O modelo APAC, quando comparado ao sistema penitenciário comum, apresenta resultados satisfatórios. A metodologia é voltada para a garantia dos direitos do preso, ao passo que as demais prisões brasileiras “são insalubres, corrompidas, superlotadas, esquecidas. A maioria de seus habitantes não exerce o direito de defesa. Milhares de condenados cumprem pena em locais impróprios” (CARVALHO, 2002, p. 10).

Para Foucault (1987), a prisão representa um fracasso do sistema de execução penal. Teoricamente, o cárcere se insere nas sociedades contemporâneas como a forma mais acentuada de castigo do indivíduo que não respeita as leis e normas vigentes. Assim, justifica-se sua privação de liberdade como meio de recuperá-lo e, posteriormente, reintegrá-lo socialmente.
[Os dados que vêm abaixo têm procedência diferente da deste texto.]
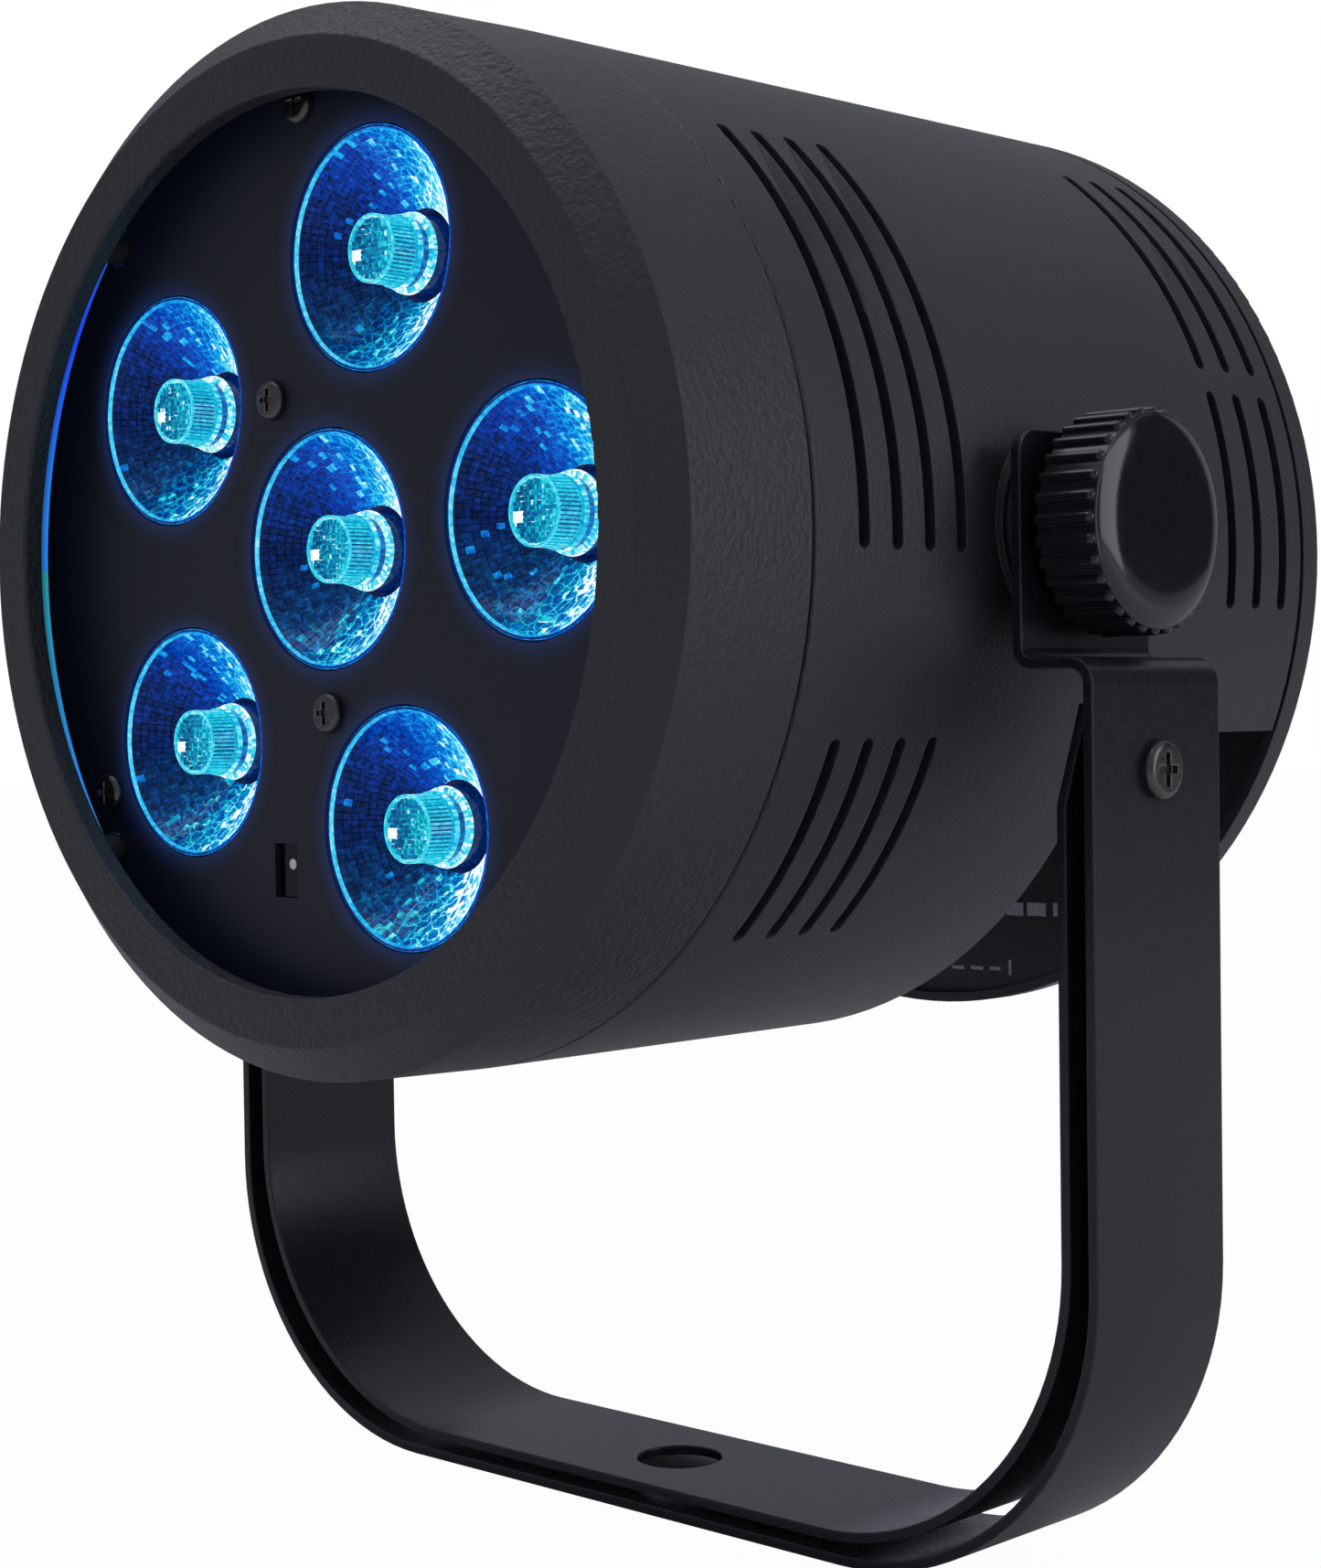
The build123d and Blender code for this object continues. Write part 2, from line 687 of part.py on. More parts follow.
# ---------------------------------------------------------------- rear cap and its controls
with BuildPart() as rear_cap:
    with BuildSketch(across(cap_inner)):
        Circle(body_radius)
    extrude(amount=-(cap_end - cap_inner))
    fillet(rear_cap.edges().group_by(Axis.Y)[-1], 1.2)
    with BuildSketch(across(cap_start)):
        Circle(body_radius)
        Circle(body_radius - 1.6, mode=Mode.SUBTRACT)
    extrude(amount=-(cap_inner - cap_start))
    with BuildSketch(across(cap_inner)):
        Circle(shell_inner - 0.3)
        Circle(shell_inner - 2.0, mode=Mode.SUBTRACT)
        with Locations((0, notch_top + notch_wall + 1)):
            Rectangle(160, 160, align=(Align.CENTER, Align.MAX), mode=Mode.SUBTRACT)
        with Locations(cap_screw_points):
            Circle(6, mode=Mode.SUBTRACT)
    extrude(amount=6)
    with BuildSketch(across(cap_inner)):
        with Locations(board_post_points):
            Circle(3)
    extrude(amount=cap_inner - board_back - 1.6)
    with BuildSketch(across(cap_end)):
        Rectangle(panel_width, panel_height)
    extrude(amount=1.2, mode=Mode.SUBTRACT)
    with BuildSketch(across(cap_end)):
        with Locations((0, display_z)):
            Rectangle(30.6, 14.6)
        with Locations(button_points):
            Circle(button_hole)
        with Locations(cap_screw_points):
            Circle(screw_shank + 0.2)
    extrude(amount=cap_end - cap_inner, mode=Mode.SUBTRACT)
    with BuildSketch(across(cap_end)):
        with Locations(cap_screw_points):
            Circle(screw_head + 0.3)
    extrude(amount=1.9, mode=Mode.SUBTRACT)
save(rear_cap, "rear_cap")

save(phillips_screw(across(cap_end - 1.9).rotated((180, 0, 0)),
                    [(x, -z) for x, z in cap_screw_points], screw_shank, screw_head, 1.6, 12),
     "rear_cap_screws")

with BuildPart() as control_overlay:
    with BuildSketch(across(cap_end - 0.4)):
        Rectangle(panel_width - 0.4, panel_height - 0.4)
        with Locations((0, display_z)):
            Rectangle(26.4, 10.4, mode=Mode.SUBTRACT)
        with Locations(button_points):
            Circle(button_hole, mode=Mode.SUBTRACT)
    extrude(amount=0.8)
save(control_overlay, "control_overlay")

with BuildPart() as display_window:
    with BuildSketch(across(cap_end - 0.5)):
        with Locations((0, display_z)):
            Rectangle(26.2, 10.2)
    extrude(amount=0.7)
save(display_window, "display_window")

with BuildPart() as display_board:
    with BuildSketch(across(board_back)):
        Rectangle(72, 42)
        with Locations(board_post_points):
            Circle(screw_shank, mode=Mode.SUBTRACT)
    extrude(amount=-1.6)
    with BuildSketch(across(board_back + 1.6)):
        with Locations(button_points):
            Rectangle(6, 6)
    extrude(amount=-3.5)
save(display_board, "display_board")

with BuildPart() as display_module:
    with BuildSketch(across(board_back + 1.6)):
        with Locations((0, display_z)):
            Rectangle(30, 14)
    extrude(amount=-8)
save(display_module, "display_module")

for name, (x, z) in zip(button_names, button_points):
    with BuildPart() as button:
        with BuildSketch(across(button_foot, x, z)):
            Circle(4.3)
        extrude(amount=-1.2)
        with BuildSketch(across(button_foot + 1.2, x, z)):
            Circle(button_shaft)
        extrude(amount=-(cap_end - 0.3 - button_foot - 1.2))
        fillet(button.edges().group_by(Axis.Y)[-1], 0.5)
    save(button, name)

# ---------------------------------------------------------------- connector panel in the notch
connector_face = notch_top + notch_wall     # underside of the connector plate
with BuildPart() as connector_plate:
    with BuildSketch(level(connector_face, connector_depth)):
        Rectangle(122, 41)
        with Locations((-data_offset, 0), (data_offset, 0)):
            Circle(12, mode=Mode.SUBTRACT)
        Rectangle(28, 32, mode=Mode.SUBTRACT)
        with GridLocations(118, 37, 2, 2):
            Circle(screw_shank, mode=Mode.SUBTRACT)
    extrude(amount=1.2)
save(connector_plate, "connector_plate")


def data_socket(x, pins_out):
    """A round three-pole data connector with a square flange, facing down."""
    with BuildPart() as socket:
        with BuildSketch(level(connector_face, connector_depth, x)):
            RectangleRounded(26, 31, 2.5)
        extrude(amount=-1.8)
        with BuildSketch(level(connector_face, connector_depth, x)):
            Circle(11.8)
        extrude(amount=21)
        with BuildSketch(level(connector_face - 1.8, connector_depth, x)):
            Circle(9.3)
            if not pins_out:
                Circle(7.6, mode=Mode.SUBTRACT)
        extrude(amount=plug_depth, mode=Mode.SUBTRACT)
        with BuildSketch(level(connector_face - 1.8 + plug_depth, connector_depth, x)):
            with PolarLocations(4.6, 3, start_angle=30, angular_range=-240 if pins_out else 240):
                Circle(1.2 if pins_out else 1.6)
        if pins_out:
            extrude(amount=-(plug_depth - 2))
        else:
            extrude(amount=-plug_depth, mode=Mode.SUBTRACT)
    return socket


save(data_socket(data_offset, True), "data_in_socket")

with BuildPart() as data_out_socket:
    add(data_socket(-data_offset, False).part)
    with BuildSketch(level(connector_face - 1.8, connector_depth, -data_offset)):
        with Locations((0, 12.4)):
            Rectangle(6.4, 3.4)
    extrude(amount=1.2, mode=Mode.SUBTRACT)
save(data_out_socket, "data_out_socket")

with BuildPart() as data_out_latch:
    with BuildSketch(level(connector_face - 1.8 - 0.9, connector_depth, -data_offset)):
        with Locations((0, 12.4)):
            Rectangle(6.2, 3.2)
    extrude(amount=1.1)
save(data_out_latch, "data_out_latch")

with BuildPart() as power_inlet:
    with BuildSketch(level(connector_face, connector_depth)):
        RectangleRounded(31, 35, 1.5)
    extrude(amount=-1.6)
    with BuildSketch(level(connector_face, connector_depth)):
        Rectangle(27.6, 31.6)
    extrude(amount=18)
    with BuildSketch(level(connector_face - 1.6, connector_depth)):
        with Locations((0, 6)):
            Rectangle(24, 16)
    extrude(amount=15, mode=Mode.SUBTRACT)
    with BuildSketch(level(connector_face + 13.4, connector_depth)):
        with Locations((-7, 7), (7, 7), (0, 2.5)):
            Rectangle(2, 4)
    extrude(amount=-12)
    with BuildSketch(level(connector_face - 1.6, connector_depth)):
        with Locations((0, -10)):
            Rectangle(24, 8)
    extrude(amount=12, mode=Mode.SUBTRACT)
save(power_inlet, "power_inlet")

with BuildPart() as fuse_drawer:
    with BuildSketch(level(connector_face - 1.7, connector_depth)):
        with Locations((0, -10)):
            Rectangle(23.8, 7.8)
    extrude(amount=10)
    with BuildSketch(level(connector_face - 1.7, connector_depth)):
        with Locations((0, -13.9)):
            Rectangle(8, 2)
    extrude(amount=1.5, mode=Mode.SUBTRACT)
save(fuse_drawer, "fuse_drawer")

save(phillips_screw(level(connector_face + 1.2, connector_depth),
                    [(x, y) for x in (-59, 59) for y in (-18.5, 18.5)],
                    screw_shank, screw_head, 1.6, 1.2), "connector_plate_screws")
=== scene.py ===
# %% [markdown]
# # A par can light, finished in Blender
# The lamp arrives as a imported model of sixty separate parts. Each part keeps its own place.
# Here the parts get their real finishes, and the lenses, the yoke and the bracket get the fine
# shapes that a workshop drawing leaves out.

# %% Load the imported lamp
import bpy
import bmesh
import json
import math
import random
from mathutils import Matrix, Vector


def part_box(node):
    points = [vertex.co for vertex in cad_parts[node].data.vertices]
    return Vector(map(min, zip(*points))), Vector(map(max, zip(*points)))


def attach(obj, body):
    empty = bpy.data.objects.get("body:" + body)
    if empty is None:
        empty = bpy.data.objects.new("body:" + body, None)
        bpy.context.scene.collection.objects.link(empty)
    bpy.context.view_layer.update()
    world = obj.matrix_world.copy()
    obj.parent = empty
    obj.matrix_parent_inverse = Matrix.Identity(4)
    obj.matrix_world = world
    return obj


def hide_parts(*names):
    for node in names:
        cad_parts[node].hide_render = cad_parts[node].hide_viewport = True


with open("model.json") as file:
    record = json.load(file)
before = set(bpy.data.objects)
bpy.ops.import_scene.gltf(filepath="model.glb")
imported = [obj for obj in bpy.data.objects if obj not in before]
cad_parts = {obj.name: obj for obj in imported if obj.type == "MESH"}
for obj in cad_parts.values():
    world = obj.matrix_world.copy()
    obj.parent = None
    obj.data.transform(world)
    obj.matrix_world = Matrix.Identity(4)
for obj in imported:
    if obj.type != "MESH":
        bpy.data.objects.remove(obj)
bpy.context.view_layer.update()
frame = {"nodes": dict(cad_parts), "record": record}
nodes = frame["nodes"]
MM = 0.001

# %% [markdown]
# ## Where things are
# The places below are read from the parts themselves. The lamp axis runs along Y through the middle
# of the bezel, and depths are counted backwards from its front face.

# %% Read the places from the parts
bezel_low, bezel_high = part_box("front_bezel")
AXIS_Z = (bezel_low.z + bezel_high.z) / 2
FRONT_Y = bezel_low.y
PLATE_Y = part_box("front_plate")[0].y
lens_centres = {}
for number in range(1, 7):
    low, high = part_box(f"lens_{number}")
    lens_centres[number] = ((low.x + high.x) / 2, (low.z + high.z) / 2)
LENS_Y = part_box("lens_1")[0].y
print("axis height", round(AXIS_Z, 4), "front", round(FRONT_Y, 4), "lens rim", round(LENS_Y, 4))

# %% [markdown]
# ## The camera
# The lamp is seen from the right front, as one faces it, a little below its axis, through a
# slightly long lens.

# %% Camera
camera_data = bpy.data.cameras.new("studio_camera")
camera = bpy.data.objects.new("studio_camera", camera_data)
bpy.context.scene.collection.objects.link(camera)
CAMERA_PLACE = Vector((0.2997, -0.3120, 0.1206))
RIGHT = Vector((0.7190, 0.6949, -0.0140))
UP = Vector((-0.0086, 0.0291, 0.9995))
back = RIGHT.cross(UP).normalized()
right = UP.cross(back).normalized()
up = back.cross(right)
turn = Matrix((right, up, back)).transposed().to_4x4()
camera.matrix_world = Matrix.Translation(CAMERA_PLACE) @ turn
camera_data.sensor_width = 36
camera_data.lens = 64.44
camera_data.clip_start = 0.01
bpy.context.scene.camera = camera
print("camera at", [round(c, 3) for c in CAMERA_PLACE])

# %% [markdown]
# ## Floor, room and lamps
# A black lamp shows its shape only by what it mirrors. So the room is pale and even, with a
# soft box above, a tall one at the side, and a black card behind the lamp, towards the right.
# The polished knob mirrors the tall box along its left edge and the card in the rest. The
# floor lights and mirrors as a pale floor does, but the camera sees it as almost white.


# %% A helper for math nodes
def sums(tree, kind, a, b):
    """A math node fed by sockets or numbers."""
    node = tree.nodes.new("ShaderNodeMath")
    node.operation = kind
    for slot, value in enumerate((a, b)):
        if value is None:
            continue
        if isinstance(value, (int, float)):
            node.inputs[slot].default_value = value
        else:
            tree.links.new(value, node.inputs[slot])
    return node.outputs[0]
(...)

Na prática, o que se observa são homens e mulheres submetidos a sofrimentos físicos e psíquicos decorrentes das condições degradantes que o ambiente prisional e o isolamento social lhes proporcionam.

Assim, verifica-se que o método APAC ilustra a importância da humanização da execução penal como forma de efetivar o princípio da dignidade da pessoa humana e recuperar o apenado para reinseri-lo ao convívio social, reduzindo as possibilidades de reincidência criminal e, consequentemente, melhorando as estatísticas relativas à segurança pública.

CONSIDERAÇÕES FINAIS

Por meio desta discussão proposta, foi possível verificar que, em resposta ao questionamento proposto para esta investigação, a metodologia APAC apresenta resultados satisfatórios na efetivação dos direitos fundamentais do preso.
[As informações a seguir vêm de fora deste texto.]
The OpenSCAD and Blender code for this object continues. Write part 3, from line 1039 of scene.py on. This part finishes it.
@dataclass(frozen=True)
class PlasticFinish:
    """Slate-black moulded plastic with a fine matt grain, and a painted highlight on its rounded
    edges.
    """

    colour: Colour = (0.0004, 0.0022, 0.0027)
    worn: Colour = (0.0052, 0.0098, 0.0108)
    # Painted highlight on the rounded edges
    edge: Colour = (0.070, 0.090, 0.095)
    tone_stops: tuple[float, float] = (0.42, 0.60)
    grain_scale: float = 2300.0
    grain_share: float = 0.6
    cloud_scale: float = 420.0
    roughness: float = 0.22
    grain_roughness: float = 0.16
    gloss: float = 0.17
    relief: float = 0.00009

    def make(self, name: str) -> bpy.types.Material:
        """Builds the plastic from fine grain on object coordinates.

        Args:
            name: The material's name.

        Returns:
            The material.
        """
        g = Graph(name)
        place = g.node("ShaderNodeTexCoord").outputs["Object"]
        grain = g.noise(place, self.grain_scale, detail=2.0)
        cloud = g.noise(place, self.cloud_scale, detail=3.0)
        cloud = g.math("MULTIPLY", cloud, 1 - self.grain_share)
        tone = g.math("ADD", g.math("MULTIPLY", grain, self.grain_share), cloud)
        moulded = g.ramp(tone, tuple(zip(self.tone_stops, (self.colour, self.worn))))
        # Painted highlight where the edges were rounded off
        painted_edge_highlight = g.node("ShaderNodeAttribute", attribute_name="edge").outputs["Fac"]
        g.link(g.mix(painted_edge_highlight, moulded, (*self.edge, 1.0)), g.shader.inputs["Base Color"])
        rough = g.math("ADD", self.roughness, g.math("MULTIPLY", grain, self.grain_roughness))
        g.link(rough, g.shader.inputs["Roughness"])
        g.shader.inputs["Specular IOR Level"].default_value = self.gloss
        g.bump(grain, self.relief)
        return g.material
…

Por ser um método baseado na valorização do homem e respeito aos direitos humanos, todo o trabalho desenvolvido é baseado em estratégias para devolver a integridade e a dignidade do indivíduo em processo de recuperação. Parte-se do princípio de que a pena atribuída ao condenado limita-se à privação da liberdade, devendo, portanto, serem assegurados os outros direitos fundamentais.

O método APAC representa um avanço no âmbito do respeito aos direitos do condenado previstos na Lei de Execução Penal, principalmente no que tange à assistência social, jurídica e à saúde. É importante, salientar, porém, que a metodologia APAC apresenta limitações no que se refere à recuperação e ressocialização, as quais não ocorrem em sua totalidade, embora o índice de reincidência nesse modelo seja bem menor em relação ao sistema comum.

Considerando os resultados positivos obtidos com a aplicação do método APAC no Brasil e em muitos países do exterior, tornam-se oportunos novos estudos que possam contribuir para ampliar conhecimento sobre sua metodologia e as possibilidades de sua aplicação na recuperação de apenados, tornando o sistema carcerário menos oneroso e mais efetivo quanto à sua finalidade de promover a ressocialização e recuperação dos indivíduos que cumprem penas nas unidades prisionais brasileiras.